Chaque semaine sur euradio, Marie-Sixte Imbert, consultante en affaires publiques et relations européennes, Senior Fellow de l'Institut Open Diplomacy, décrypte les relations franco-allemandes et la politique intérieure de l'Allemagne.
Du 14 au 16 avril 2024, le Chancelier allemand, Olaf Scholz, passe trois jours entiers d’une visite délicate en Chine. Juste avant, le 12 avril, Olaf Scholz et Emmanuel Macron ont appelé à un “rééquilibrage” des relations commerciales avec la Chine. De quoi s’agit-il ?
Le contexte immédiat de cette visite est bien sûr délicat, en pleine guerre en Ukraine et en pleine attaque de drones par l’Iran contre Israël le 14 avril - Olaf Scholz était déjà dans son avion lorsque l’attaque a été déclenchée. Le 12 avril, le Président français et le Chancelier allemand ont rappelé leur “soutien indéfectible” à l’Ukraine, mais se sont aussi penchés sur les enjeux commerciaux.
Les critiques sont en effet nombreuses, depuis plusieurs années, contre les pratiques commerciales de Pékin. Le pays est accusé de limiter la possibilité des entreprises européennes d’entrer sur son marché, et de fausser les règles du marché européen en subventionnant de manière considérable les produits de ses propres entreprises. Des enquêtes européennes sont d’ailleurs en cours sur les voitures électriques, ou sur les éoliennes et les panneaux solaires.
Le gouvernement allemand avait pourtant annoncé s’engager dans une stratégie de “de-risking” vis-à-vis de la Chine. Où en est-on ?
C’était en juillet 2023, avec la publication - longtemps attendue - de la “China-Strategie”, la “Stragégie à l’égard de la Chine” du gouvernement fédéral. Elle faisait suite à la boussole stratégique de l’Union européenne, qui désignait en mars 2022 la Chine comme "un partenaire commercial, un concurrent et un rival systémique".
Cette stratégie allemande vise non pas à découpler, mais à réduire progressivement le risque relatif lié à la dépendance envers la Chine. On s’éloigne ainsi du “Wandeln durch handeln”, du changement par le commerce, longtemps prôné par le gouvernement fédéral. Cette question de la dépendance envers la Chine est notamment importante pour l’Allemagne par rapport à la France - qui est plus allante en matière d’autonomie et d’indépendance, mais aussi moins exposée. L’économie allemande repose en effet beaucoup sur ses exportations, et la Chine en absorbe une grande part.
Pourquoi un tel changement de stratégie ?
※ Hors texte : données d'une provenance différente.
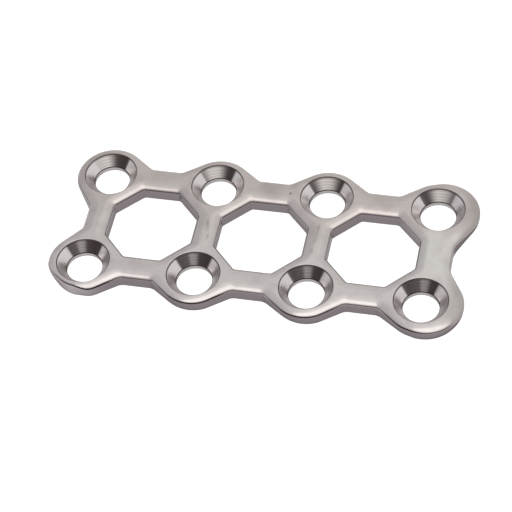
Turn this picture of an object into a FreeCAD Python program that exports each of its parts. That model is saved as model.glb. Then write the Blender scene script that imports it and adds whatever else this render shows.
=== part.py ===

Le constat est simple : “La Chine a changé” - elle est “plus répressive à l’intérieur et plus offensive à l’extérieur” - “et cela nous oblige à reconsidérer nos relations avec elle”. Avec la volonté soulignée par la Ministre des Affaires étrangères, Annalena Baerbock, de ne pas répéter l’erreur commise face aux importations énergétiques russes, mise en lumière par l’invasion russe en Ukraine en 2022.
Où en sont les relations commerciales entre Pékin et Berlin ?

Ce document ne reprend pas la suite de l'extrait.